* **Supplied data**
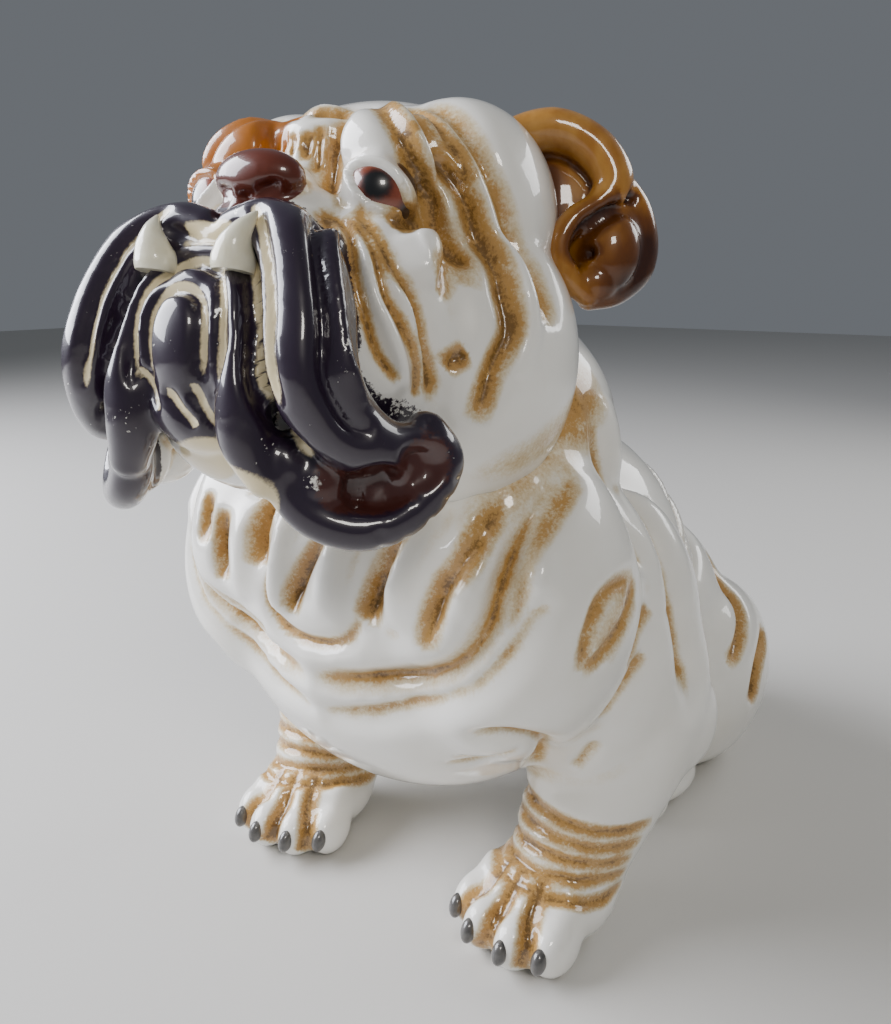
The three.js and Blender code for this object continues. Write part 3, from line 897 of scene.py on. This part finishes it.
def paintedWhiteware():
    # White slip under a clear glossy glaze, with iron oxide wiped into the folds, a painted shadow in the
    # same brown under the jaw, and purple-black lips.
    material, tree, shader = newMaterial("glazed hand-painted earthenware")
    place = addNode(tree, "ShaderNodeTexCoord").outputs["Object"]
    speckle = addNode(tree, "ShaderNodeTexNoise", {
        "Vector": place, "Scale": 1 / (1.3 * mm), "Detail": 4, "Roughness": 0.7}).outputs["Fac"]
    patch = addNode(tree, "ShaderNodeTexNoise", {
        "Vector": place, "Scale": 1 / (9 * mm), "Detail": 3}).outputs["Fac"]
    speckle = addNode(tree, "ShaderNodeMath", {
        0: patch, 1: 0.8, 2: speckle}, operation="MULTIPLY_ADD").outputs[0]
    speckle = addNode(tree, "ShaderNodeMath", {0: speckle, 1: 0.9}, operation="SUBTRACT").outputs[0]
    cloud = addNode(tree, "ShaderNodeTexNoise", {
        "Vector": place, "Scale": 1 / (22 * mm), "Detail": 3}).outputs["Fac"]
    surface = addNode(tree, "ShaderNodeMix", {
        0: cloud, 6: toLinear("#F8F7F2"), 7: toLinear("#EEEBE1")}, data_type="RGBA").outputs[2]
    for attribute, colour, start, full, reach in paintLayers:
        laid = addNode(tree, "ShaderNodeAttribute", attribute_name=attribute).outputs["Fac"]
        rough = addNode(tree, "ShaderNodeMath", {0: speckle, 1: reach}, operation="MULTIPLY").outputs[0]
        pushed = addNode(tree, "ShaderNodeMath", {
            0: rough, 1: laid, 2: laid}, operation="MULTIPLY_ADD").outputs[0]
        cover = addNode(tree, "ShaderNodeMapRange", {
            "Value": pushed, "From Min": start, "From Max": full},
            interpolation_type="SMOOTHSTEP").outputs["Result"]
        surface = addNode(tree, "ShaderNodeMix", {
            0: cover, 6: surface, 7: toLinear(colour)}, data_type="RGBA").outputs[2]
    tree.links.new(surface, shader.inputs["Base Color"])
    shader.inputs["Roughness"].default_value = 0.36
    shader.inputs["Specular IOR Level"].default_value = 0.3
    shader.inputs["Coat Weight"].default_value = 1
    shader.inputs["Coat Roughness"].default_value = 0.05
    swell = addNode(tree, "ShaderNodeTexNoise", {
        "Vector": place, "Scale": 1 / (9 * mm), "Detail": 2}).outputs["Fac"]
    bump = addNode(tree, "ShaderNodeBump", {"Height": swell, "Strength": 0.25, "Distance": 0.4 * mm})
    tree.links.new(bump.outputs["Normal"], shader.inputs["Coat Normal"])
    return material


def amberGlaze():
    # Honey-brown lead glaze: it runs thin and orange on the ridges and pools dark in the hollows.
    material, tree, shader = newMaterial("amber glazed earthenware")
    place = addNode(tree, "ShaderNodeTexCoord").outputs["Object"]
    streak = addNode(tree, "ShaderNodeMapping", {"Vector": place, "Scale": (1, 1, 0.35)}).outputs["Vector"]
    cloud = addNode(tree, "ShaderNodeTexNoise", {
        "Vector": streak, "Scale": 1 / (7 * mm), "Detail": 4}).outputs["Fac"]
    pool = addNode(tree, "ShaderNodeAttribute", attribute_name="pool").outputs["Fac"]
    depth = addNode(tree, "ShaderNodeMath", {
        0: cloud, 1: 0.45, 2: pool}, operation="MULTIPLY_ADD").outputs[0]
    ramp = addNode(tree, "ShaderNodeValToRGB", {"Fac": depth})
    stops = ramp.color_ramp.elements
    stops[0].position, stops[0].color = 0.12, toLinear("#B88842")
    stops[1].position, stops[1].color = 1.0, toLinear("#35180A")
    for position, colour in ((0.32, "#94601F"), (0.58, "#683B12")):
        stops.new(position).color = toLinear(colour)
    tree.links.new(ramp.outputs["Color"], shader.inputs["Base Color"])
    shader.inputs["Roughness"].default_value = 0.35
    shader.inputs["Specular IOR Level"].default_value = 0.15
    shader.inputs["Coat Weight"].default_value = 1
    shader.inputs["Coat Roughness"].default_value = 0.03
    return material


def eyeGlaze():
    # Black pupil and red-brown iris under thick clear glaze, which gives one sharp highlight.
    material, tree, shader = newMaterial("underglaze painted eye")
    place = addNode(tree, "ShaderNodeTexCoord").outputs["Object"]
    fleck = addNode(tree, "ShaderNodeTexNoise", {
        "Vector": place, "Scale": 1 / (1.6 * mm), "Detail": 4}).outputs["Fac"]
    far = addNode(tree, "ShaderNodeAttribute", attribute_name="fromPupil").outputs["Fac"]
    ring = addNode(tree, "ShaderNodeMath", {0: fleck, 1: 1.6, 2: far}, operation="MULTIPLY_ADD").outputs[0]
    share = addNode(tree, "ShaderNodeMath", {0: ring, 1: 14.0}, operation="DIVIDE").outputs[0]
    ramp = addNode(tree, "ShaderNodeValToRGB", {"Fac": share})
    stops = ramp.color_ramp.elements
    stops[0].position, stops[0].color = 0.29, toLinear("#060607")
    stops[1].position, stops[1].color = 0.85, toLinear("#2A110A")
    for position, colour in ((0.35, "#3A160C"), (0.45, "#7C3820"), (0.62, "#8A4630")):
        stops.new(position).color = toLinear(colour)
    tree.links.new(ramp.outputs["Color"], shader.inputs["Base Color"])
    shader.inputs["Roughness"].default_value = 0.3
    shader.inputs["Coat Weight"].default_value = 1
    shader.inputs["Coat Roughness"].default_value = 0.02
    return material


def toothGlaze():
    # Ivory-white glaze with a faint warm cloud in it.
    material, tree, shader = newMaterial("ivory glazed earthenware")
    place = addNode(tree, "ShaderNodeTexCoord").outputs["Object"]
    cloud = addNode(tree, "ShaderNodeTexNoise", {
        "Vector": place, "Scale": 1 / (5 * mm), "Detail": 4}).outputs["Fac"]
    surface = addNode(tree, "ShaderNodeMix", {
        0: cloud, 6: toLinear("#F6F4E2"), 7: toLinear("#DED6B4")}, data_type="RGBA").outputs[2]
    tree.links.new(surface, shader.inputs["Base Color"])
    shader.inputs["Roughness"].default_value = 0.35
    shader.inputs["Coat Weight"].default_value = 1
    shader.inputs["Coat Roughness"].default_value = 0.05
    return material


def clawGlaze():
    # Iron-grey underglaze, glossy, with a fine cloud of paler grey.
    material, tree, shader = newMaterial("grey underglaze painted claws")
    place = addNode(tree, "ShaderNodeTexCoord").outputs["Object"]
    cloud = addNode(tree, "ShaderNodeTexNoise", {
        "Vector": place, "Scale": 1 / (2.5 * mm), "Detail": 4}).outputs["Fac"]
    surface = addNode(tree, "ShaderNodeMix", {
        0: cloud, 6: toLinear("#26262A"), 7: toLinear("#6A6762")}, data_type="RGBA").outputs[2]
    tree.links.new(surface, shader.inputs["Base Color"])
    shader.inputs["Roughness"].default_value = 0.35
    shader.inputs["Coat Weight"].default_value = 1
    shader.inputs["Coat Roughness"].default_value = 0.05
    return material


whiteware, amberware, eyeware, toothware = paintedWhiteware(), amberGlaze(), eyeGlaze(), toothGlaze()
clawware = clawGlaze()


def showPiece(name, mesh, material, *nodes):
    mesh.transform(makersFrame)
    mesh.materials.clear()
    mesh.materials.append(material)
    obj = addMesh(name, mesh)
    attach(obj, "root")
    if nodes:
        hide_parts(*nodes)
    return obj


showPiece("body", bodyPieces["body"], whiteware, "body_casting")
showPiece("tail", tailSkin(), whiteware, "tail")
showPiece("head", headSkin.mesh, whiteware, "head_casting")
for side, word in ((left, "left"), (right, "right")):
    showPiece("foreleg" + word.title(), bodyPieces[word], whiteware, "foreleg_" + word)
    claws = showPiece("claws" + word.title(), clawMesh(side, torsoClay[word + "Paw"]), clawware)
    showPiece("hindFoot" + word.title(), hindFootSkin(side), whiteware, "hind_foot_" + word)
    showPiece("ear" + word.title(), earMeshes[side], amberware, "ear_" + word)
    showPiece("eye" + word.title(), eyeMesh(side), eyeware, "eye_" + word)
    showPiece("tusk" + word.title(), tuskMesh(side), toothware, "tusk_" + word)

print("pieces in place")


def addCamera():
    camera = bpy.data.cameras.new("camera")
    camera.sensor_width = 36
    camera.lens = 31.4
    camera.clip_start = 0.01
    obj = bpy.data.objects.new("camera", camera)
    bpy.context.scene.collection.objects.link(obj)
    azimuth, down = math.radians(36), math.radians(15)
    aim = Vector((-math.sin(azimuth) * math.cos(down), math.cos(azimuth) * math.cos(down), -math.sin(down)))
    obj.location = makersFrame @ (Vector((219.5, -372, 267)) * mm)
    obj.rotation_euler = aim.to_track_quat("-Z", "Y").to_euler()
    bpy.context.scene.camera = obj


def addLight(name, at, aim, size, power, colour=(1, 1, 1)):
    light = bpy.data.lights.new(name, "AREA")
    light.shape = "RECTANGLE"
    light.size, light.size_y = size
    light.energy = power
    light.color = colour
    obj = bpy.data.objects.new(name, light)
    obj.location = at
    obj.rotation_euler = (Vector(aim) - Vector(at)).to_track_quat("-Z", "Y").to_euler()
    bpy.context.scene.collection.objects.link(obj)
    return obj


addCamera()
floorMesh = bpy.data.meshes.new("floor")
flat = bmesh.new()
bmesh.ops.create_grid(flat, x_segments=1, y_segments=1, size=4)
flat.to_mesh(floorMesh)
flat.free()
floorMaterial, _, floorShader = newMaterial("pale studio floor")
floorShader.inputs["Base Color"].default_value = toLinear("#C9C7C2")
floorShader.inputs["Roughness"].default_value = 0.7
floorMesh.materials.append(floorMaterial)
floor = addMesh("floor", floorMesh)
lights = [
    addLight("window", (-1.25, -0.7, 0.95), (0, -0.08, 0.2), (1.4, 1.1), 72, (0.9, 0.92, 1)),
    addLight("lamp", (0.9, -0.9, 1.1), (0, -0.05, 0.18), (0.3, 0.3), 7, (1, 0.95, 0.88)),
    addLight("rim", (0.5, 1.0, 0.8), (0, 0, 0.2), (0.8, 0.4), 6),
]
world = bpy.data.worlds.new("studio")
world.use_nodes = True
world.node_tree.nodes["Background"].inputs["Color"].default_value = toLinear("#AEB4BC")
world.node_tree.nodes["Background"].inputs["Strength"].default_value = 0.34
bpy.context.scene.world = world
print("stage set")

* **Short exercise**
Copy out every line of the data that includes "scene".

* **Result for this task**
The three.js and Blender code for this object continues. Write part 3, from line 897 of scene.py on. This part finishes it.
    bpy.context.scene.collection.objects.link(obj)
    bpy.context.scene.camera = obj
    bpy.context.scene.collection.objects.link(obj)
bpy.context.scene.world = world